Валерий Юрлов: Нет, я плохо учился. Она повела меня к профессору Черкасскому из киевской Академии художеств. А тот был учеником Репина. Показала ему мои рисунки, которые я делал в детской студии. Я стоял за дверью, ждал ее. Она вышла веселая, сказала: "Все. Рисуй дальше". Это был самый счастливый день моей жизни. Я рисовал на уроках, и меня не трогали. Потом попросили нарисовать портрет Менделеева для кабинета химии, потом - Пушкина, потом - Сталина для кабинета директора. В общем, школу я окончил успешно.
А параллельно учился в Киевском художественном училище, которое было эвакуировано в Алма-Ату. Мне было 13 лет, и меня взяли на третий курс. Я записался в класс Черкасского и рисовал обнаженную натуру вместе со студентами, которые были на несколько лет старше меня. Мне все это очень нравилось.
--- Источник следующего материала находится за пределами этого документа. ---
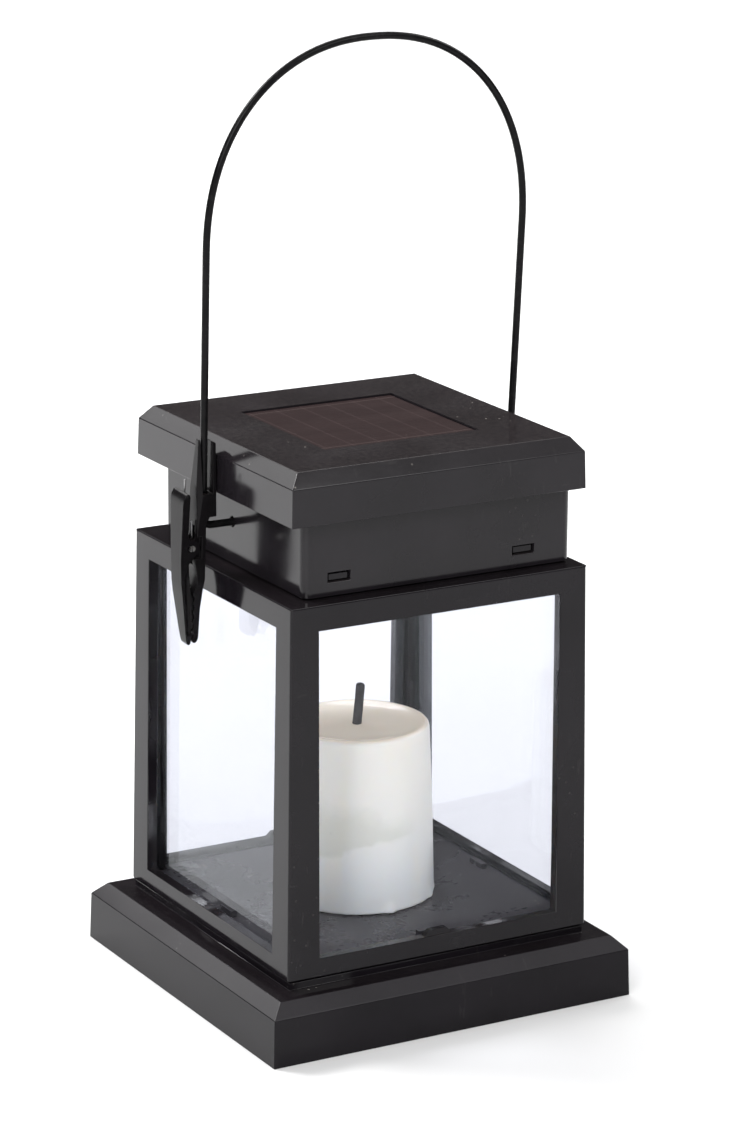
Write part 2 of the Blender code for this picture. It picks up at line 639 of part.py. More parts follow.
def build_bail_and_clip():
    pivot_at = (0, 0, PIVOT_Z)
    pin_at = (PIN_X, 0, PIN_Z)
    bail_pivot = empty_at("bail_pivot", pivot_at, BAIL_LEAN)
    hang(wire("bail", bail_route(), WIRE_RADIUS, black_wire), bail_pivot, pivot_at)
    clip_pivot = hang(empty_at("clip_pivot", pin_at), bail_pivot, pivot_at)

    eye_low, eye_top = 108.5, 113.6
    outline = [(-38.85, 81.7), (-38.9, 88), (-38.5, 92.3), (-38.0, 94.8), (-38.0, eye_low - 1.5),
               (-37.2, eye_low), (-35.65, eye_low), (-35.65, 124.4), (-36.5, 124.8),
               (-36.5, eye_top), (-38.95, eye_top), (-38.95, 125.2), (-39.35, 125.2),
               (-40.05, 115.5), (-40.1, 105.0)]
    outline += lobe(1.9, 60, 290)
    outline += [(-40.4, 98.4), (-39.9, 96), (-40.0, 93.4)]
    outline += teeth(JAW_GAP / 2)
    outline += [(-40.2, 80.75), (-39.95, 80.45), (-39.45, 80.5), (-39.05, 80.9)]
    body = hang(plate("clip_body", outline, CLIP_HALF, clip_black), bail_pivot, pivot_at)
    taper_tips(body)
    foot, crown = (-LEG_FOOT_X, 0, 100), (-LEG_FOOT_X - 0.2, 0, 120)
    cut(body, cylinder("eye", WIRE_RADIUS + GAP + 0.05, foot, crown),
        box("wire_groove", (-38.75, -1.15, 75), (-34, 1.15, eye_low)),
        box("spring_bay", (-45, -0.9, 98.0), (-39.5, 0.9, 106.6)),
        box("ear_side", (-45, 1.5, 99.6), (-38.95, 4, 104.4)),
        box("ear_side", (-45, -4, 99.6), (-38.95, -1.5, 104.4)),
        cylinder("pin_hole", PIN_RADIUS + 0.15, (PIN_X, -5, PIN_Z), (PIN_X, 5, PIN_Z)))

    outer = [(-40.6, 80.6), (-40.85, JAW_TIP_Z + 0.05), (-41.2, JAW_TIP_Z), (-41.5, 80.45),
             (-41.7, 81.1), (-42.0, 82.8), (-42.65, 87.3), (-43.3, 91.8), (-43.65, 94.5),
             (-43.85, 100), (-43.9, 111.8), (-43.75, 113.2), (-43.2, 114.2),
             (-42.6, 114.4), (-42.15, 113.8), (-42.1, 105.2)]
    outer += lobe(1.9, 100, -60)
    outer += [(-41.9, 98.6), (-41.75, 96), (-41.45, 93.2)]
    outer += teeth(-JAW_GAP / 2)
    lever = hang(plate("clip_lever", outer, CLIP_HALF, clip_black), clip_pivot, pin_at)
    taper_tips(lever)
    for side in (-1, 1):
        cut(lever, cylinder("flute", 0.7, (-42.3, side * 2.75, 95.5), (-41.0, side * 1.9, 82.5)))
    cut(lever, box("ear_gap", (-43.35, -1.8, 98.8), (-38, 1.8, 105.4)),
        cylinder("pin_hole", PIN_RADIUS + 0.15, (PIN_X, -5, PIN_Z), (PIN_X, 5, PIN_Z)))
    hang(cylinder("clip_pin", PIN_RADIUS, (PIN_X, -CLIP_HALF, PIN_Z), (PIN_X, CLIP_HALF, PIN_Z),
                  steel), bail_pivot, pivot_at)
    hang(wire("clip_spring", spring_route(), 0.2, spring_steel), bail_pivot, pivot_at)


def taper_tips(item):
    """Narrow the clip towards its jaw and its upper points, and widen the thumb pad."""
    for vertex in item.data.vertices:
        x, z = vertex.co.x / MM, vertex.co.z / MM
        if z < 92:
            vertex.co.y *= 0.58 + 0.42 * (z - JAW_TIP_Z) / (92 - JAW_TIP_Z)
        elif x < -41.9 and z > 111:
            vertex.co.y *= 1.25
        elif z > 120:
            vertex.co.y *= 0.25 if x < -38 else 0.55
        elif z > 113.7:
            vertex.co.y *= 0.62


def spring_route():
    """A torsion spring around the pin, with one arm on each half of the clip."""
    reach = 1.15
    points = [(-40.55, -0.5, 107.6), (-40.45, -0.5, 104.0)]
    turns, steps = 2.1, 10
    start = atan2(1.0, 0.6)
    for i in range(int(turns * steps) + 1):
        angle = start - 2 * pi * i / steps
        y = -0.5 + 1.0 * i / (turns * steps)
        points.append((PIN_X + reach * cos(angle), y, PIN_Z + reach * sin(angle)))
    points += [(-41.8, 0.55, 105.0), (-41.75, 0.55, 110.0), (-41.8, 0.55, 116.6)]
    return points


clear_scene()
parts = new_collection("solar_lantern")
tools = new_collection("cutters")

black = new_material("black_plastic", (0.018, 0.017, 0.018), 0.22)
clip_black = new_material("clip_plastic", (0.014, 0.014, 0.015), 0.3)
black_wire = new_material("painted_wire", (0.012, 0.012, 0.013), 0.25)
glass = new_material("clear_pane", (0.9, 0.95, 1.0), 0.05, alpha=0.3)
wax = new_material("wax_plastic", (0.86, 0.82, 0.74), 0.35)
white_plastic = new_material("white_plastic", (0.8, 0.8, 0.78), 0.4)
wick_dark = new_material("wick", (0.05, 0.055, 0.055), 0.6)
silicon = new_material("solar_silicon", (0.05, 0.025, 0.02), 0.35)
clear_resin = new_material("solar_resin", (0.8, 0.7, 0.65), 0.15, alpha=0.35)
board_green = new_material("circuit_board", (0.03, 0.2, 0.07), 0.5)
ferrite = new_material("ferrite", (0.06, 0.06, 0.06), 0.6)
lamp = new_material("led_resin", (0.95, 0.85, 0.55), 0.1)
cell_wrap = new_material("battery_wrap", (0.05, 0.25, 0.12), 0.35)
steel = new_material("screw_steel", (0.5, 0.5, 0.5), 0.35, metallic=1.0)
spring_steel = new_material("spring_steel", (0.25, 0.25, 0.26), 0.35, metallic=1.0)
nickel = new_material("nickel_contact", (0.6, 0.6, 0.58), 0.3, metallic=1.0)
lead_black = new_material("lead_black", (0.02, 0.02, 0.02), 0.5)
lead_red = new_material("lead_red", (0.5, 0.03, 0.02), 0.5)

build_plinth()
build_bottom_cover()
build_power()
build_body_frame()
build_panes()
build_candle()
build_neck()
build_lid()
build_bail_and_clip()
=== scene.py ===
"""Looks for the solar lantern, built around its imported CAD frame. Metres; +Z up, -Y front."""

import json
from math import atan2, cos, pi, radians, sin, sqrt

import bmesh
import bpy
from mathutils import Matrix, Vector


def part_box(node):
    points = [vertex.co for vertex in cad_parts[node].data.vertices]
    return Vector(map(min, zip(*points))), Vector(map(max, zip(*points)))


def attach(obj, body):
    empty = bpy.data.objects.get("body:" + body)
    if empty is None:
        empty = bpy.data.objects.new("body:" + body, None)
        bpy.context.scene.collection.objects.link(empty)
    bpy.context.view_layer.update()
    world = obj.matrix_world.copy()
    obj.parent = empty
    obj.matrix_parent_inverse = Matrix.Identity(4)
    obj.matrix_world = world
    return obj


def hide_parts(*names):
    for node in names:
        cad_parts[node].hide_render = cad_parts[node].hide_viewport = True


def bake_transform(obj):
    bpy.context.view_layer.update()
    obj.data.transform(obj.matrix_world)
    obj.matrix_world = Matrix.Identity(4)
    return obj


MM = 0.001
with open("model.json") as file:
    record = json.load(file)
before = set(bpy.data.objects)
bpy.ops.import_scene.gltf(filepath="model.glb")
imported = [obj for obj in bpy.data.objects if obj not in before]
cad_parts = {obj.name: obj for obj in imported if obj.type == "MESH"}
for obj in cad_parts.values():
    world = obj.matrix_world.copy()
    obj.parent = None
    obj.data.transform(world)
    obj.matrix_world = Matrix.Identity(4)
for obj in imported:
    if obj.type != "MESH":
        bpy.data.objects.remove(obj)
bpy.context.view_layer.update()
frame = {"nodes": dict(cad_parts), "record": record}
nodes = frame["nodes"]
body_of_node = {node: body for body, members in frame["record"]["behaviour"]["bodies"].items()
                for node in members}
slot_of_node = {part["node"]: part["material_slot"] for part in frame["record"]["subparts"]}


# ---------------------------------------------------------------- materials

# A Mix node holds the sockets of every data type: these are the ones for colours.
MIX_SHARE, MIX_A, MIX_B, MIX_RESULT = 0, 6, 7, 2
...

В Алма-Ате все оказалось под боком: и рисунки Леонардо, и ученик Репина из Киевской академии художеств.
Валерий Юрлов: В Алма-Ате во время войны были высланные в 1930-е, эвакуированные во время войны художники, артисты, режиссеры. На сцене местного театра шли балеты Большого театра. А поскольку мама лечила Галину Уланову, то я смотрел десятки раз балеты "Коппелия", "Лебединое озеро"… Днем зрителей почти не было. А я полюбил балет на всю жизнь. Рисовал его очень много.
В госпитале тоже были невероятные встречи. Я встретил там профессора медицины из Англии, который в 1914 году приехал в Россию бороться с эпидемией тифа и позже оказался в ссылке. У него была великолепная коллекция экзотических бабочек. Там же я встретил психиатра, который бежал из Берлина в 1939-м и закончил ссыльным в Казахстане - я часами у него рассматривал альбомы, привезенные из Германии.
Рисование было способом бегства от реальности госпиталя, смертей, ампутаций, страданий?
Валерий Юрлов: Нет, наверное. Я воспринимал жизнь в госпитале как обычную жизнь. Я не знал другой.
Шкловский говорил о "гамбургском счете". На карте абстрактного искусства не так уж много отечественных имен. Где бы обозначили свою позицию на этой условной карте отечественной абстракции?
Валерий Юрлов: Знаете, когда я увлекся беспредметным искусством, я думал, что фигуративную живопись надо забыть. Сейчас я вижу ситуацию немного иначе. Может быть, причиной то, что мне повезло увидеть в музеях подлинную живопись Рембрандта, Вермеера, Эль Греко… Никакая репродукция не заменит оригинала. Картины Вермеера в Метрополитен-музее открывают какой-то иной уровень вещей. Есть мастера, которые как вершины в синей дали.
В детстве я Вермеера пропустил. А у него есть особая талантливая собранность. Если поставить рядом картины Вермеера, Эль Греко, Пикассо, то по гамбургскому счету я не знаю, кто из них кого "нокаутирует". Это вершины. Рядом с ними чувствуешь себя как школьник, который смотрит на горы.
Я не ухожу от вопроса. Гамбургский счет - суровая вещь. Я к тому, что надо обращать внимание на художников, которые работали, думали, сделали интереснее, чем ты. В искусстве одни открытия не отменяют другие шедевры.